Thoughts about what to include in block header and slot number

We have discussed that we will use randomness from slot n to farm, but will wait for something like n+6 before actually producing a block with the solution to ensure everyone is in the same conditions and slower or faster hardware doesn’t result in much difference for farming.

First of all, in this case, is block considered to be “built” on slot n or slot n+6? If it is n then we wait for proof from the future, but it is odd because transactions are also from that future. If it is n+6 then it kind of makes more sense, but at odds with how we would naturally explain it and the sequence of events implemetation-wise.

Second, do we actually need to include two outputs? Theoretically doing decoding backwards from n+6 proof should make us arrive at proof n anyway, so maybe there is no point to include both in the header, while for efficient verification we would still need to get not just proof at n, but also checkpoints, it only helps partially to have one more data point in the header.

  1. Does transactions include “slot number”? If not, why would they be “from the future”?
    The block should have challenge from slot n (that gives eligibility on a valid PoSpace)
    The block should have a proof of time for the delay for slot n+6.
    The block should have a timestamp corresponding to the slot n+6, which is when the block is “created” and sent to the network. If transactions only have timestamps (is that even a must?), then it will not appear as if they are from the future.

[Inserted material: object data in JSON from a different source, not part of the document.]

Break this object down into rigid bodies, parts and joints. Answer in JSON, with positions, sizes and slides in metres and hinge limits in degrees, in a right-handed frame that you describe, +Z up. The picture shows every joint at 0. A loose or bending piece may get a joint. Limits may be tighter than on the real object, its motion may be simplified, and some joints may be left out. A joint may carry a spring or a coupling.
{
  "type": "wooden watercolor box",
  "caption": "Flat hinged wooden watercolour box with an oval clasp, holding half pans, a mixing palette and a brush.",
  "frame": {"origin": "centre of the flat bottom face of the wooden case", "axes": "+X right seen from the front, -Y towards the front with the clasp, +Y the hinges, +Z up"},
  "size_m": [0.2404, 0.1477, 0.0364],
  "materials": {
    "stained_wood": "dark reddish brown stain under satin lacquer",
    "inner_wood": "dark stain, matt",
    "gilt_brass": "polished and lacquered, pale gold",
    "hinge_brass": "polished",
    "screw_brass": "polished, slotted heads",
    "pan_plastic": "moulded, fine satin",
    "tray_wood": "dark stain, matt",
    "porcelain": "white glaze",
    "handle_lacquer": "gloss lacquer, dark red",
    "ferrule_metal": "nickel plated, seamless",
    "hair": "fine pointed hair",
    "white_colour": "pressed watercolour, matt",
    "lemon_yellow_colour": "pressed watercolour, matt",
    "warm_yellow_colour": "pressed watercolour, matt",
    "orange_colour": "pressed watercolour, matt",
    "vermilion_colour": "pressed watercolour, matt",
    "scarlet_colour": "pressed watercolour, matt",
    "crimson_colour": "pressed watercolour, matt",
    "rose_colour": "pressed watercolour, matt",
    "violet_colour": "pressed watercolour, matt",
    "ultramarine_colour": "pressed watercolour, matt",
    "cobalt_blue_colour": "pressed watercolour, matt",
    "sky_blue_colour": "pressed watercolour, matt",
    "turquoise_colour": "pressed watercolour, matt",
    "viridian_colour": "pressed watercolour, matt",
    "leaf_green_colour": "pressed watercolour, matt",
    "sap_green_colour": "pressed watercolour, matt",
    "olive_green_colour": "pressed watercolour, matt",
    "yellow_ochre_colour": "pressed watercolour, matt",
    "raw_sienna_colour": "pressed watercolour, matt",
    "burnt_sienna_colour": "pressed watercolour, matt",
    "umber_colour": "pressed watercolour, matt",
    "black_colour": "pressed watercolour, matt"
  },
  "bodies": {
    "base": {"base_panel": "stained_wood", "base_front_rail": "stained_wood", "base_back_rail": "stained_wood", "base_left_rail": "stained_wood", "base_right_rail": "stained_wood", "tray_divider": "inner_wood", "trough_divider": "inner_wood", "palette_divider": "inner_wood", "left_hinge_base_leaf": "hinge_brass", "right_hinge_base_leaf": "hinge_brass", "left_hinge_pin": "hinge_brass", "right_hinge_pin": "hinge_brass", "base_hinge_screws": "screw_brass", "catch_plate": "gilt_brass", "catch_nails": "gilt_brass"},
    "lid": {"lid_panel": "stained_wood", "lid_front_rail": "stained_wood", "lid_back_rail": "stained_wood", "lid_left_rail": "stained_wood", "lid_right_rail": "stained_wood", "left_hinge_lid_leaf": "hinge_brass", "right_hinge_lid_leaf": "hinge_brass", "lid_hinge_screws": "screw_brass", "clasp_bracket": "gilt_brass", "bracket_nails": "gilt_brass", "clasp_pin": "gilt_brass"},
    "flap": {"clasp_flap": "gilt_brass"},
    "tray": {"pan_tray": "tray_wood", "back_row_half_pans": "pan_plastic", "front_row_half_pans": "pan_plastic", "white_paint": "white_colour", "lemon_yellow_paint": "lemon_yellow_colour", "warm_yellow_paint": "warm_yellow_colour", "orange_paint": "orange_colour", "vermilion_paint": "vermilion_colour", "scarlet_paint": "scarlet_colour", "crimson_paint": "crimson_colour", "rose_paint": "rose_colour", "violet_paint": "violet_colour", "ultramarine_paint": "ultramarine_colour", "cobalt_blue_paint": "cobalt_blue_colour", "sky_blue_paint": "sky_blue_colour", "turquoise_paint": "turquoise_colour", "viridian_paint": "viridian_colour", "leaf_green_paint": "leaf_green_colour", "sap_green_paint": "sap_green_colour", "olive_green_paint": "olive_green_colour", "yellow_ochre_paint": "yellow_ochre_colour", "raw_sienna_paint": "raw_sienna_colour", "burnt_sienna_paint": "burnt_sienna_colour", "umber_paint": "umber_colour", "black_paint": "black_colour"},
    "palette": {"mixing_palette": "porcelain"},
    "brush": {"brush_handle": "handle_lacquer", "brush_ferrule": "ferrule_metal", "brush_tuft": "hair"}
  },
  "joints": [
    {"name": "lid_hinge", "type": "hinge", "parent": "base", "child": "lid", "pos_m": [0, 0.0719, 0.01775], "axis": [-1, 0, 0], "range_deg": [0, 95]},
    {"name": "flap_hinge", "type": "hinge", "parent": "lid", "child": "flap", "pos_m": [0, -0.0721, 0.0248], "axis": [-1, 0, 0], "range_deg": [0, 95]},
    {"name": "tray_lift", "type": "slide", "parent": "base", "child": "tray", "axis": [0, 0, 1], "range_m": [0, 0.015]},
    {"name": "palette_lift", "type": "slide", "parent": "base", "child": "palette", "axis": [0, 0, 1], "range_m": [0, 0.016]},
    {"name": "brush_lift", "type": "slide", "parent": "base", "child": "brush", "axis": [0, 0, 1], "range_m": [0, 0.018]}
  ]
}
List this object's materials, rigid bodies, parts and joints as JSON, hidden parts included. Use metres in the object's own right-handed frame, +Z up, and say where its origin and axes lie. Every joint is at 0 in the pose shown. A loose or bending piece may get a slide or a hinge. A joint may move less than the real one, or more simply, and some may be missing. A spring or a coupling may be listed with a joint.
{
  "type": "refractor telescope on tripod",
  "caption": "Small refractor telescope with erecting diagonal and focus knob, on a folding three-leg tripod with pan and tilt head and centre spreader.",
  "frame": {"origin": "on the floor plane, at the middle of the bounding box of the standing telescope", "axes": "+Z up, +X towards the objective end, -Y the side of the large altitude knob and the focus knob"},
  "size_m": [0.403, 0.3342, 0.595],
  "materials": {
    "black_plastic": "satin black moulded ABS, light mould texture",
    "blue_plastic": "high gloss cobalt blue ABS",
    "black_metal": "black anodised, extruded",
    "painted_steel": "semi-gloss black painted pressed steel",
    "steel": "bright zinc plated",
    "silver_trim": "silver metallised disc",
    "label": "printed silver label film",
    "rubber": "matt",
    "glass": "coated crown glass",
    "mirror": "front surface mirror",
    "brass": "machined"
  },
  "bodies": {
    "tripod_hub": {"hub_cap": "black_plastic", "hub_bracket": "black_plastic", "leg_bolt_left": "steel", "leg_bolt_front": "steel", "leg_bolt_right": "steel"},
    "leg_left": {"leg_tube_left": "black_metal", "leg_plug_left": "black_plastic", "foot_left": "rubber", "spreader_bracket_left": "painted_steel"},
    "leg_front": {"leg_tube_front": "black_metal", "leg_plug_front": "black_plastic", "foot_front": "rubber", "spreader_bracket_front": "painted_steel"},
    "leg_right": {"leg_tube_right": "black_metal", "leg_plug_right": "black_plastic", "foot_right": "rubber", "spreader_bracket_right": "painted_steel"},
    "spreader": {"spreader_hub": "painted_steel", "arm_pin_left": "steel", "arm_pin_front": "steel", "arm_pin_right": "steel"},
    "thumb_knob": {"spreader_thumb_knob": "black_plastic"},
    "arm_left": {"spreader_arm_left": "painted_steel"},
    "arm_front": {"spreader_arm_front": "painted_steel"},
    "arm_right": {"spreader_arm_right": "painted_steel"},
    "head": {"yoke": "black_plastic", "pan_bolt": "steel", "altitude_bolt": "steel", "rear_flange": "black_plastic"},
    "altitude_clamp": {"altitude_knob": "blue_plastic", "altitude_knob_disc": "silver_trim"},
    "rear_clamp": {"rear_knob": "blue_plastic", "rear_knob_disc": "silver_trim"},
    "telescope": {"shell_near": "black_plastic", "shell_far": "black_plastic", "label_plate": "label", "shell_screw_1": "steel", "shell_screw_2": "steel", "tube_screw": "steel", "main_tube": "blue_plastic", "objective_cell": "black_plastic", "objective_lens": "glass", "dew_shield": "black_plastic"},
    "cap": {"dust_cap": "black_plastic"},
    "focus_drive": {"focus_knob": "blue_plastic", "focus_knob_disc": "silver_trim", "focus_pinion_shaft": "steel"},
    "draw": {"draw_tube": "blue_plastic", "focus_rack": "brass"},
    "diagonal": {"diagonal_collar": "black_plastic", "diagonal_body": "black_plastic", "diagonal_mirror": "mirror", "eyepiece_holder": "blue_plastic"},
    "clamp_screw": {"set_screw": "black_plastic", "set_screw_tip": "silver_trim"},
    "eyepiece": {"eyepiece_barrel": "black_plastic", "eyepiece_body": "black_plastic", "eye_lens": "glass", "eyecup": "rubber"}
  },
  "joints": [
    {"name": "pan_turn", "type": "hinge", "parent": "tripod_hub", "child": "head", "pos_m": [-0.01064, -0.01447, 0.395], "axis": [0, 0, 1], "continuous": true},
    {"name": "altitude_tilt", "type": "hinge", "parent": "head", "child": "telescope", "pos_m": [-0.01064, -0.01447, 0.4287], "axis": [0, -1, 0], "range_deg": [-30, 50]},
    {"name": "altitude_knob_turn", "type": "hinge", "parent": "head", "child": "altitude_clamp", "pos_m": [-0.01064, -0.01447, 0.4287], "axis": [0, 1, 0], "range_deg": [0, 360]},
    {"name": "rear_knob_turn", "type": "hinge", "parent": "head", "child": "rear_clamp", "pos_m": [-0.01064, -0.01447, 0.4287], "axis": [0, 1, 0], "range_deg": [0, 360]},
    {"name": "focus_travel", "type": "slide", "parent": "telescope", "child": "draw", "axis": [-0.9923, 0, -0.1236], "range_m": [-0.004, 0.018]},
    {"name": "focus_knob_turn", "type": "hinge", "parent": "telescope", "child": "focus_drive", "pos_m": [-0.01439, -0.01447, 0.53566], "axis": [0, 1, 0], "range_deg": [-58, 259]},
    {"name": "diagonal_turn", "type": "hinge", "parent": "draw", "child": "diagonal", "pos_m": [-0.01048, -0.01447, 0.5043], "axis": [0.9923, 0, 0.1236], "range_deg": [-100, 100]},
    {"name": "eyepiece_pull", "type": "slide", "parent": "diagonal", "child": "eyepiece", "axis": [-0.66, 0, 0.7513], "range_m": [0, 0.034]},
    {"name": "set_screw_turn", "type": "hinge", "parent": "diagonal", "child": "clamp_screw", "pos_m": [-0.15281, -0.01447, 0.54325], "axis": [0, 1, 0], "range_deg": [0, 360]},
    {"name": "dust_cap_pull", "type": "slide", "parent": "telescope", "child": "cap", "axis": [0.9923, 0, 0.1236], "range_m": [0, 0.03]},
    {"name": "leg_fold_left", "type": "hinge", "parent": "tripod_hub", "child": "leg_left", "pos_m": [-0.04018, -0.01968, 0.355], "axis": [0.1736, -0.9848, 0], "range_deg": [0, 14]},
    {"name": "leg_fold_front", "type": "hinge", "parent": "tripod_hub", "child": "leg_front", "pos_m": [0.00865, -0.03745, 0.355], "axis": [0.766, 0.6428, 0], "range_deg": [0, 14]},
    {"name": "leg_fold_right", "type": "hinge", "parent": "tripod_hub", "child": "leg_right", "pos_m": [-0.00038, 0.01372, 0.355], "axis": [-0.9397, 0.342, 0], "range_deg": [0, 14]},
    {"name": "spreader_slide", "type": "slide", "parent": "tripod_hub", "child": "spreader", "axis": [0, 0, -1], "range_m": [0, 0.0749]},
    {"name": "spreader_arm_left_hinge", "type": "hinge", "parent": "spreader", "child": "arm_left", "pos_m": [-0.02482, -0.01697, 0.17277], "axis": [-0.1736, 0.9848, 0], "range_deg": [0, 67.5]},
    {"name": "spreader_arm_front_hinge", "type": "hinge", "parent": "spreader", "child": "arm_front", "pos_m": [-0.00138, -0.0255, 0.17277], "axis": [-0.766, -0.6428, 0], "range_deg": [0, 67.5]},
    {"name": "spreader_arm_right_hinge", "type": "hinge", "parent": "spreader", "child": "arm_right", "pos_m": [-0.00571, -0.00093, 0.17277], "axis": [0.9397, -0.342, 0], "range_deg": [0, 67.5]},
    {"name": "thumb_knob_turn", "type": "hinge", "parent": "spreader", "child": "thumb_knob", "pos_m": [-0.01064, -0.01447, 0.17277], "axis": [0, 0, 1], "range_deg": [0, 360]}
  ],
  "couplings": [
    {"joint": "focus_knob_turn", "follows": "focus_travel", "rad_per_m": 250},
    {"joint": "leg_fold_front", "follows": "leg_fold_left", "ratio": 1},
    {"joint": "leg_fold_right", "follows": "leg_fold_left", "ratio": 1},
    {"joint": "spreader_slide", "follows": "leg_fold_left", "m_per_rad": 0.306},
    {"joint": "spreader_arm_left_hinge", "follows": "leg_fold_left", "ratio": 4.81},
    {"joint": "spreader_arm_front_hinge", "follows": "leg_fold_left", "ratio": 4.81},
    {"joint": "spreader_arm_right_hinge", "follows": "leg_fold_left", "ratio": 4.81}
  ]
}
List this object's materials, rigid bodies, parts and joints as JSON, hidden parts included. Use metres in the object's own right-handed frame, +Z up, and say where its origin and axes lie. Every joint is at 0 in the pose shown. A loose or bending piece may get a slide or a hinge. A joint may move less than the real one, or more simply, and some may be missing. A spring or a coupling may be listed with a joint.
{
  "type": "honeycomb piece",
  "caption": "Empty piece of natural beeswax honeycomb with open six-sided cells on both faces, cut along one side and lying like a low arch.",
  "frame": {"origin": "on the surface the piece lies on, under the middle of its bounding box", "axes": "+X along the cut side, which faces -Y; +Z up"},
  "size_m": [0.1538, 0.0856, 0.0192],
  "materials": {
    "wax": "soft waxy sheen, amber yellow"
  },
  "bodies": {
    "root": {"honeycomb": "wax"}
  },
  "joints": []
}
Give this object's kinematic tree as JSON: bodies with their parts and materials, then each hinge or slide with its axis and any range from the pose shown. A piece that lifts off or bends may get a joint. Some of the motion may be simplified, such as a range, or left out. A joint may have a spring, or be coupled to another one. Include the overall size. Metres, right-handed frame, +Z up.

  2. We don’t need to, but it does seem like a reasonable thing to do, even though the two values will have to be verified for compatibility. Recall that in the standard case PoT’s arrive to nodes before the block, they will not have to verify the PoT as part of block validation. Having the slot-n PoT, in addition to the challenge, makes the block self contained for everything-but-PoT (useful, for example, for optimistic verification; maybe for light clients?). Perhaps it also gives a better performance, because nodes only check for cache miss/hit on the slot-n PoT, but don’t have to fetch it from the cache?

  1. Slot number is part of the header, part of the solution to be exact. So even if we include proof n+6, solution will correspond to slot n (unless we want to infect more things with the notion that there is a delay, the idea I had was that farmer or most of the system have no idea about it). Timestamp is included in inherent extrinsic and it will correspond to whenever the block is produced, but it is decoupled from the slot. What I mean by past/future was relatively to the slot of the current PoT proof (whatever we decide that means).

  2. Actually, there is no challenge in the header, it is a derived value from randomness, but randomness itself is derived from PoT, so while before we have included randomness explicitly, now we will kind of have to include PoT, which will be even smaller (16 bytes vs 32 bytes). So I guess this is no longer much of a question here, we just swap the randomness with slot-n PoT and add slot-n+6 PoT on top (which together have the same size as on 32-byte hash we had before). Makes sense for me.

The slot-(n+6) PoT should be thought of as an artificial restriction, only used for block validation. It should not appear in the solution.

For the questions about transactions from the future, I still don’t see how it will appear as if they are from the future corresponding to the block time slot. I do understand that in practice the farmer could include transactions from after time slot n.

PoT from n+6 will still be in the header, but yes, not in a solution.

It is subjective, if we’re saying that n is the slot of the block (because it is what solution corresponds to and n+6 is an artificial restriction), then if slot n+4 is known when transaction is submitted, it can be said from the “future”, even though it is not tied or a slot otherwise.

I’m just trying to get our terminology consistent and mental model aligned.